Statement of Problem

Objective

Strategy

Project Tasks and Activities


Statement of Problem

Eastern U.S. estuaries have common environmental problems: degraded water quality, loss of wetlands and riparian zones, sea-level rise, sedimentation, coastal erosion, declining fish and wildlife populations, loss of sub-aquatic vegetation (SAV) and increased algal blooms. Population growth, urban sprawl, intensified agriculture, and climate change exacerbate these. Mitigation of estuarine issues requires understanding of ecological, physical, and chemical changes due to climate variability and anthropogenic factors, the influence of regional geological framework, and impacts of land-use changes in watersheds and coastal zones. This project provides a scientific basis for resource managers and other policy-makers to address these issues. The initial work was in Chesapeake Bay, and eventually it will shift to other mid-Atlantic estuaries (possibly including, but not limited to, Albemarle and Pamlico Sounds, Chicoteague, and Delaware Bay) and apply techniques developed in Chesapeake Bay to issues in those estuaries.

Objectives

  • Integrate studies on a wide range of time scales (subannual to millennial) to:
    • Establish the geologic framework for the estuarine system and its watershed.
    • Evaluate impacts of land-use changes on estuarine ecosystems through comparison of baseline (pre-Colonial) and post-Colonial rates, volumes, and extent of sediment/nutrient erosion, transport, and deposition.
    • Evaluate ecosystem response to past climate changes. The impacts of past and future climate change must be incorporated into any long-term management strategies to achieve sustainable goals.
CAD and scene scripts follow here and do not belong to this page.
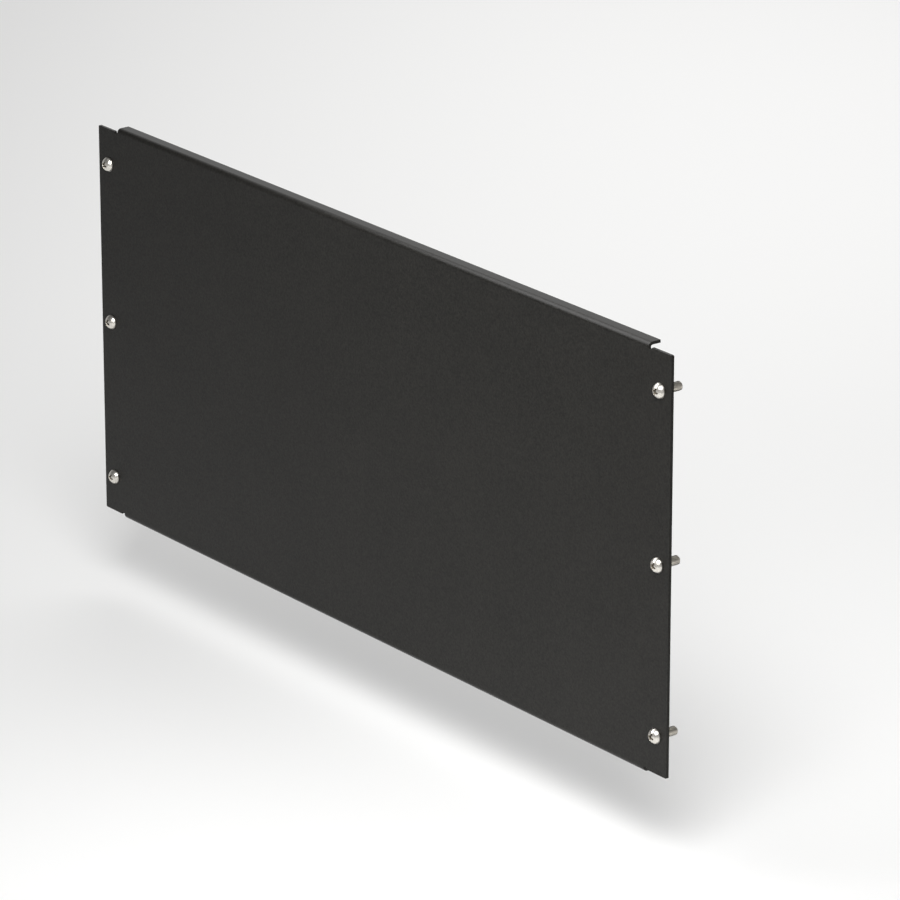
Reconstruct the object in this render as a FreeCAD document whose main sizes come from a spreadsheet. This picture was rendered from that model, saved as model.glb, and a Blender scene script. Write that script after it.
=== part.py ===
import FreeCAD, Part
import math
import os
import Sketcher

# Blanking panel for five units of a 19 inch rack, in millimetres.
# The mounting plane, where the back of the sheet meets the rack, is y = 0.
# The front of the panel looks towards -Y, +X runs along its width and +Z is up.
# The origin is the centre of the screw pattern on the mounting plane.

doc = FreeCAD.newDocument("rack_blanking_panel")

# Driving sizes
sizes = doc.addObject("Spreadsheet::Sheet", "Sizes")
driving_sizes = (
    ("rack_unit_pitch", 44.45, "height of one rack unit"),
    ("rack_units", 5, "units that the panel covers"),
    ("stacking_gap", 0.75, "height left free for the neighbours, both sides together"),
    ("panel_width", 482.6, "overall width with both ears"),
    ("ear_width", 15.875, "part of an ear that lies on the rack, up to the rack's opening"),
    ("hole_edge_distance", 8.75, "from the side edge of an ear to its column of holes"),
    ("sheet_thickness", 1.6, "coated sheet"),
    ("bend_inner_radius", 1.0, "inside radius of both bends"),
    ("flange_depth", 7.5, "front face to back edge of a return flange"),
    ("flange_end_gap", 1.6, "from the side of the rack's opening to a flange end"),
    ("relief_width", 2.4, "bend relief, along the width"),
    ("relief_overrun", 0.6, "how far a relief runs past the bend line"),
    ("relief_corner_radius", 0.5, "inner corners of a relief"),
    ("ear_setback", 2.0, "from a flange's outer face to the ear's edge"),
    ("ear_corner_radius", 0.8, "outer corners of the ears"),
    ("screw_diameter", 4.8, "outside of a mounting screw's thread"),
    ("screw_clearance", 0.4, "gap all round a thread in its hole"),
    ("screw_length", 12.7, "shank below the head"),
    ("neck_diameter", 4.2, "plain neck between the head and the thread"),
    ("neck_length", 1.6, "neck with the run-out of the thread, two pitches"),
    ("screw_tip_chamfer", 0.6, "chamfer at the tip"),
    ("head_diameter", 8.0, "domed head"),
    ("head_height", 3.3, "domed head, seat to crown"),
    ("head_side_height", 0.3, "straight side below the dome"),
    ("recess_width", 4.4, "cross recess, tip to tip"),
    ("recess_slot_width", 1.2, "width of each slot of the cross"),
    ("recess_depth", 1.8, "depth of the cross below the crown"),
    ("recess_draft", 8.0, "slope of the recess walls in degrees"),
)
for row, (alias, number, meaning) in enumerate(driving_sizes, start=1):
    sizes.set("A%d" % row, meaning)
    sizes.set("B%d" % row, str(number))
    sizes.setAlias("B%d" % row, alias)
doc.recompute()

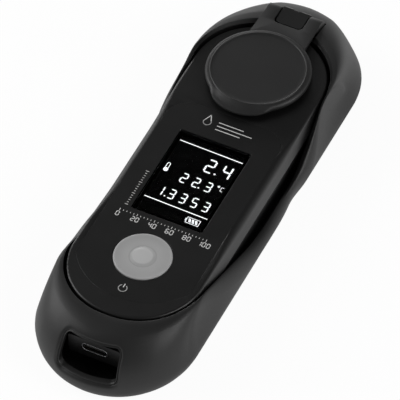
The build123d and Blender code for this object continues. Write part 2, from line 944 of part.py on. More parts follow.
# Prism: a round measuring face, a slab that seats in the optics block, and a tapered foot
with BuildPart() as prism:
    with BuildSketch(Plane.YZ) as prism_side:
        Polygon(
            (dish_centre - prism_half_length, optics_top),
            (dish_centre + prism_half_length, optics_top),
            (dish_centre + prism_half_length, optics_top - prism_slab),
            (dish_centre + prism_shoulder, optics_top - prism_slab),
            (dish_centre + prism_foot_half_length, prism_foot),
            (dish_centre - prism_foot_half_length, prism_foot),
            (dish_centre - prism_shoulder, optics_top - prism_slab),
            (dish_centre - prism_half_length, optics_top - prism_slab),
            align=None,
        )
    extrude(amount=prism_half_width, both=True)
    with BuildSketch(Plane.XY.offset(optics_top)):
        with Locations((0, dish_centre)):
            Circle(dish_window_radius - seal_section - press_gap)
    extrude(amount=prism_top - optics_top)
finish(prism, "prism")

with BuildPart() as prism_seal:
    with BuildSketch(Plane.XY.offset(optics_top)):
        with Locations((0, dish_centre)):
            Circle(dish_window_radius - press_gap)
            Circle(dish_window_radius - seal_section, mode=Mode.SUBTRACT)
    extrude(amount=prism_top - optics_top - slide_gap)
finish(prism_seal, "prism_seal")

# Optics block: a dark box that carries the prism, the light and the sensor
optics_near = dish_centre - optics_half_length
optics_far = dish_centre + optics_half_length
with BuildPart() as optics_block:
    with BuildSketch(Plane.XY.offset(optics_foot)):
        with Locations((0, dish_centre)):
            Rectangle(2 * optics_half_width, 2 * optics_half_length)
    extrude(amount=optics_top - optics_foot)
    with BuildSketch(Plane.XY.offset(optics_foot)):
        with Locations(*optics_screw_places):
            Circle(optics_lug_radius)
        with Locations((0, dish_centre)):
            Rectangle(2 * optics_lug_x, 2 * optics_lug_radius)
    extrude(amount=optics_lug_height)
    with BuildSketch(Plane.XY.offset(optics_foot)):
        with Locations(*optics_screw_places):
            Circle(small_screw_radius + slide_gap)
    extrude(amount=optics_lug_height, mode=Mode.SUBTRACT)
    with BuildSketch(Plane.XY.offset(optics_foot + optics_lug_height)):
        with Locations((0, dish_centre)):
            Rectangle(2 * prism_half_width + 2 * slide_gap, 2 * prism_shoulder + 4 * slide_gap)
    extrude(amount=clear_through, mode=Mode.SUBTRACT)
    with BuildSketch(Plane.XY.offset(optics_top - prism_slab)):
        with Locations((0, dish_centre)):
            Rectangle(
                2 * prism_half_width + 2 * slide_gap, 2 * prism_half_length + 2 * slide_gap
            )
    extrude(amount=clear_through, mode=Mode.SUBTRACT)
    with BuildSketch(Plane.XZ.offset(-dish_centre)):
        with Locations((0, light_height)):
            Circle(lens_radius + slide_gap)
    extrude(amount=-prism_shoulder - 2 * slide_gap - lens_thickness, mode=Mode.SUBTRACT)
    with BuildSketch(Plane.XZ.offset(-dish_centre)):
        with Locations((0, light_height)):
            Circle(light_radius + press_gap)
    extrude(amount=-clear_through, mode=Mode.SUBTRACT)
    with BuildSketch(Plane.XZ.offset(-dish_centre)):
        with Locations((0, light_height)):
            Rectangle(2 * sensor_half_width + 2 * slide_gap, 2 * sensor_half_height + 2 * slide_gap)
    extrude(amount=clear_through, mode=Mode.SUBTRACT)
    with BuildSketch(Plane.XZ.offset(-optics_near - sensor_screw_length)) as sensor_screw_marks:
        with Locations((-sensor_screw_x, sensor_screw_height), (sensor_screw_x, sensor_screw_height)):
            Circle(small_screw_radius + press_gap)
    extrude(amount=clear_through, mode=Mode.SUBTRACT)
    with BuildSketch(Plane.XY.offset(optics_top - probe_height)):
        with Locations((0, probe_centre)):
            Circle(probe_radius + press_gap)
    extrude(amount=clear_through, mode=Mode.SUBTRACT)
finish(optics_block, "optics_block")

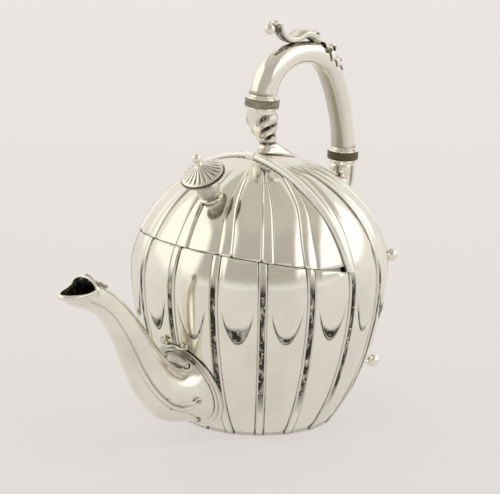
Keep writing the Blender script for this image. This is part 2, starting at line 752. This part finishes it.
def band_edge(u, side):
    return u, side * radians(edge_angle(BAND_EDGE, u))


class TEAPOT_OT_spout(Piece):
    """Raises the swan-necked spout with a band down its back and a lined side panel"""

    bl_idname = "teapot.spout"
    bl_label = "Spout"

    def build(self, sizes, finish):
        bm = bmesh.new()
        around, length = 120, 150

        def place(i, j):
            g, u = tau * i / around, j / length
            p = spout_point(u, g)
            turn = min(degrees(g), 360 - degrees(g))
            ends = plateau(u, 0.05, 0.12, 0.88, 0.95)
            width = LINE_SPREAD / max(along([(s[2], s[3]) for s in SPOUT], u)[1], 6)
            edge = edge_angle(BAND_EDGE, u)
            band = turn - edge
            hollow = max(1 - (turn / edge) ** 2, 0) * plateau(u, 0.0, 0.06, 0.86, 0.95)
            lift = 0.4 * ends * bell(band - 1.5 * width, width * 1.7) - 1.1 * hollow
            saddle = max(1 - (turn / edge) ** 2, 0) ** 0.6 * (1 - smooth(u, 0.15, 0.38))
            dark = 0.85 * ends * bell(band + 0.9 * width, width * 0.8) + 0.6 * saddle
            side = turn - edge_angle(SIDE_EDGE, u)
            near_root = 1 - smooth(u, 0.15, 0.5)
            lift += 0.35 * ends * (bell(side - 2.2 * width, width * 1.8) - 0.8 * bell(side, width))
            dark += (0.4 + 0.55 * near_root) * ends * bell(side, width * 0.8)
            dark += 0.5 * near_root * ends * bell(side - 4.4 * width, width * 0.7)
            lift += belly_lift(u, g)
            out = (p - spout_point(u, g + pi)).normalized()
            return p + out * lift, clamp(dark)

        lay_grid(bm, around, length, place, True)
        face_out(bm)
        piece(bm, "spout_skin", "pot", ["spout"], [finish["cast"], finish["dark inside"]], SHEET)


class TEAPOT_OT_spout_rim(Piece):
    """Lays the rolled rim on the mouth, thick at the lip"""

    bl_idname = "teapot.spout_rim"
    bl_label = "Spout rim"

    def build(self, sizes, finish):
        bm = bmesh.new()
        around, length = 12, 120

        def place(i, j):
            g, a = tau * j / length, tau * i / around
            edge = mouth_point(g, 0.5)
            run = (mouth_point(g + 0.03, 0.5) - mouth_point(g - 0.03, 0.5)).normalized()
            up = (edge - MOUTH_MIDDLE).cross(run).normalized()
            out = run.cross(up)
            r = 0.7 + 0.45 * smooth(-cos(g), 0.3, 0.95)
            dark = 0.5 * bell(sin(a) + 1, 0.5)
            return edge + up * r * 0.9 + r * (cos(a) * out + sin(a) * up), dark

        lay_grid(bm, around, length, place, True)
        bmesh.ops.remove_doubles(bm, verts=bm.verts, dist=10 * WELD)
        face_out(bm)
        piece(bm, "mouth_rim", "pot", ["spout_rim"], [finish["cast"]])


class TEAPOT_OT_spout_crest(Piece):
    """Sets the beaded leaf on the ridge behind the mouth"""

    bl_idname = "teapot.spout_crest"
    bl_label = "Spout crest"

    def build(self, sizes, finish):
        bm = bmesh.new()
        for u, lift, r in ((0.985, 0.9, 1.5), (0.93, 1.0, 1.75), (0.885, 0.9, 1.4), (0.85, 0.6, 1.0)):
            ball(bm, spout_skin(u, 0.0, lift), r, 0.25, (1.25, 0.8, 0.8), segments=20)
        for side in (-1, 1):
            for u, g, r in ((0.955, 0.30, 1.0), (0.915, 0.32, 1.0), (0.875, 0.28, 1.1), (0.835, 0.24, 1.2),
                            (0.795, 0.22, 1.3), (0.755, 0.16, 1.1)):
                ball(bm, spout_skin(u, side * g, -0.2), r, 0.3, (1.35, 0.85, 0.9), segments=16)
            rail = [spout_skin(*band_edge(u, side), 0.15) for u in (0.965, 0.93, 0.88, 0.82)]
            wire(bm, rail, [0.3, 0.55, 0.5, 0.2], 0.2, steps=6)
        piece(bm, "crest_leaf", "pot", ["spout_crest"], [finish["old"]])


class TEAPOT_OT_spout_border(Piece):
    """Runs the double moulding round the root of the spout, on the body"""

    bl_idname = "teapot.spout_border"
    bl_label = "Root moulding"

    def build(self, sizes, finish):
        bm = bmesh.new()
        section = [(0.0, -0.6, 0.3), (0.3, 0.3, 0.2), (0.8, 0.75, 0.0), (1.4, 0.8, 0.0), (2.0, 0.6, 0.1),
                   (2.35, 0.45, 0.75), (2.6, 0.5, 0.7), (2.85, 0.9, 0.2), (3.2, 1.25, 0.0), (3.7, 1.3, 0.0),
                   (4.1, 0.95, 0.1), (4.4, 0.35, 0.3), (4.5, -0.1, 0.4)]
        n, length = len(section), 160

        def place(i, j):
            grow, lift, dark = section[i]
            g = tau * j / length
            top, low = smooth(cos(g), 0.35, 0.8), smooth(-cos(g), 0.3, 0.9)
            lift *= 1 - 0.75 * top - 0.6 * low
            return root_point(g, grow, lift), dark * (1 - 0.75 * max(top, low)) + 0.3 * top

        strip = lay_grid(bm, n - 1, length, place)
        bmesh.ops.remove_doubles(bm, verts=strip, dist=10 * WELD)
        face_out(bm)
        piece(bm, "root_moulding", "pot", ["spout_border"], [finish["cast"]])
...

For example, increased precipitation associated with broad-scale climatic change will increase sediment and nutrient influx to estuaries, requiring changes to best management practices designed for present precipitation levels.
    • Identify modern centers of deposition and sediment sources (biogenic, shoreline erosion, oceanic).
    • Convey information to resource managers and policy-makers to develop restoration and preservation strategies and make land-use decisions concerning environmental change.

     

    Strategy

    • Examine past records of physical, biological, and landscape changes in response to climatic and human-mediated forces;
    • Monitor some of these changes today, including emerging human health risks, and compare observations of modern processes with the records of past changes;
    • Integrate the knowledge gained from specific project tasks to forecast future ecologic response to land-use changes under likely climatic and demographic conditions for time scales relevant to resource management decisions.